Australia has warmed by nearly a degree Celsius since 1910. This is consistent with warming observed in the global atmosphere and oceans. Over the next century, the world will likely warm by a further 2 to 5 degrees, depending on the amount of greenhouse gases emitted into the atmosphere. Under mid-to-high emissions scenarios, summers like this one will likely become average in 40 years time. By the end of the 21st century, the record summer of 2013 will likely sit at the very cooler end of normal.

An interesting feature of the heat this summer is that it occurred during a “neutral” period in the El Niño-Southern Oscillation (that is, it was neither La Niña nor El Niño). Up until this year, six of the eight warmest summers, and the hottest three summers on record, occurred during El Niño years. This essentially means that the record was consistent with warming trends, and achieved without an extra push from natural variability associated with El Niño.

The oceans surrounding Australia have also been exceptionally warm. January 2013 was the second warmest on record, following an unusually hot 2012, and a record hot 2011 for Australian-region sea surface temperatures. These temperatures are measured very differently to air temperatures over land.

Apart from the heat, the summer of 2012-13 will be notable for rain and floods along the east coast, especially those which fell in late January as the remnants of Tropical Cyclone Oswald tracked south just inland from the coasts of Queensland and northern New South Wales, bringing heavy rains along the length of its track. A second round of heavy rain occurred in southeast Queensland and coastal New South Wales in the last week of February. The late January rainfalls were significant and led to major flooding in numerous rivers, especially the Burnett, which reached record levels after a one-day catchment-average rainfall which was nearly 70% above the previous record.

December 2012 was the hottest December on record for Southern Hemisphere land areas, and January 2013 was the hottest January. Australia was a large contributor to this, but so were southern South America and southern Africa. Many parts of southern Africa had their hottest January on record, while the month was also much hotter than normal in large parts of Argentina, Chile and Brazil. In parts of Patagonia, January temperatures were more than 4°C above normal.

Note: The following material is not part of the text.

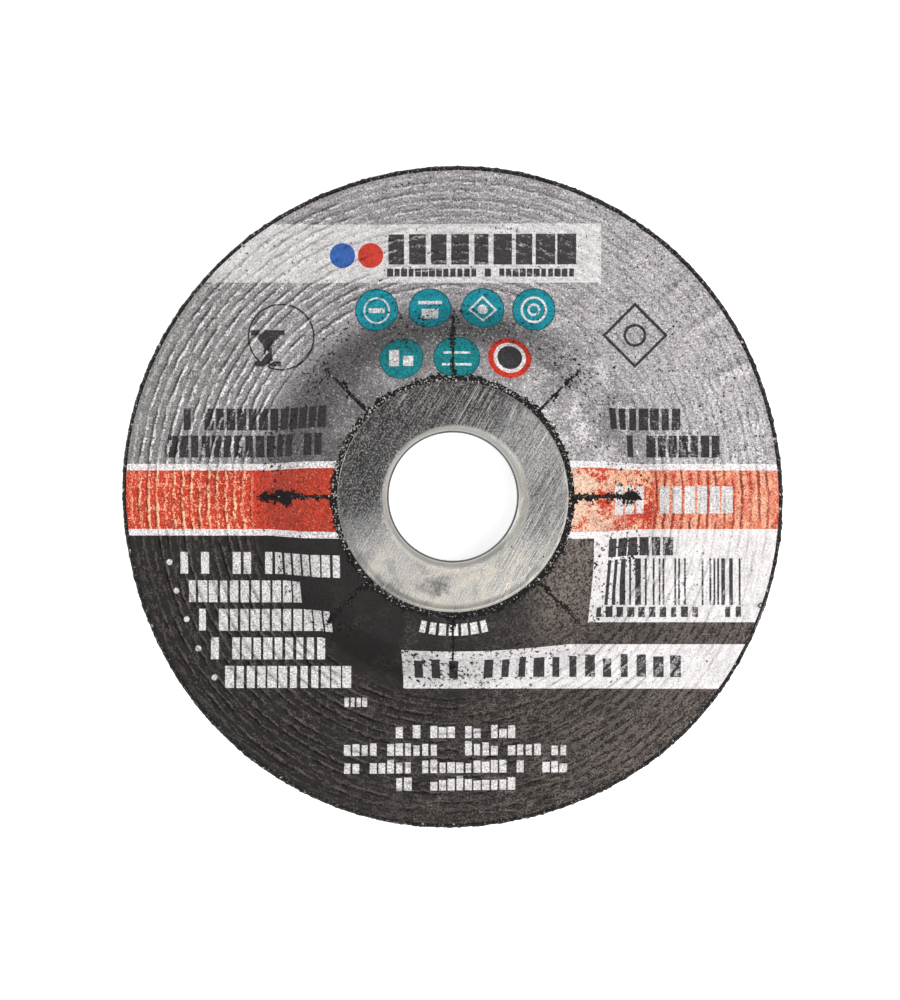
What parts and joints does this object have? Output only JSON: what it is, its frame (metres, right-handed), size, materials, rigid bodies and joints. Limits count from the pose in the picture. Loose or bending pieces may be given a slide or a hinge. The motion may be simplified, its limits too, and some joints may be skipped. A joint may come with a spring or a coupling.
{
  "type": "grinding disc",
  "caption": "Round abrasive disc with a raised hub, a steel ring lining its bore, and a slit paper label pressed into its rippled back.",
  "frame": {"origin": "on the axis of the bore, in the plane of the grinding face that the disc lies on", "axes": "+Z along the bore's axis, out of the labelled back; +X to the right and +Y up as the label's print reads"},
  "size_m": [0.115, 0.115, 0.0108],
  "materials": {
    "abrasive": "matte",
    "label_paper": "satin",
    "ring_steel": "satin"
  },
  "bodies": {
    "root": {"abrasive_body": "abrasive", "paper_label": "label_paper", "centre_ring": "ring_steel"}
  },
  "joints": []
}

We have to get used to records like this being broken as our climate changes worldwide. A few degrees up or down may not sound like much, but repeated small increases have a cumulative effect with many consequences on a global scale. Humans have relative little power to deal with weather at the best of times and where climate is concerned we have even less power. Global warming may be the problem presently, but it only takes a major volcanic explosion with much ash ejected into the atmosphere to have a very real effect on climate for many years – in this case a cooling effect.

“Following the huge eruption of Krakatoa in 1883, enough reflective volcanic aerosols were ejected into the atmosphere that the following year was known as the year without a summer.  But the effects of that debris have been much longer-lived.  According to the report in ‘Nature’ this week, the volcanic-induced cooling of the oceans caused by Krakatoa's eruption lasted almost a century, enough to offset a large amount of anthropogenic rises in ocean temperature and sea level.  In plain English, were it not for Krakatoa going boom all those years ago, we'd be in a worse state currently than we are.” (Jonathan M Gitlin, Feb 10 2006).

Whether we modify our behaviour that may be instrumental in climate change or not, there are forces of nature at play on our planet that demonstrate to us that we humans are puny and impotent. What we must do is act wisely, take care of our environment in the best way we can and hope for the best in terms of natural events that we have no control over…

1 comment:

  1. Alas we really do have to get used to records like this being broken each year! And, I would add, a few degrees up sounds truly ominous, given the changes to sea levels, bush fires, cyclones etc.

    The worst aspect seems to be the reduction of drinking water. If there is a world war in the future, it will be over water and not petrol.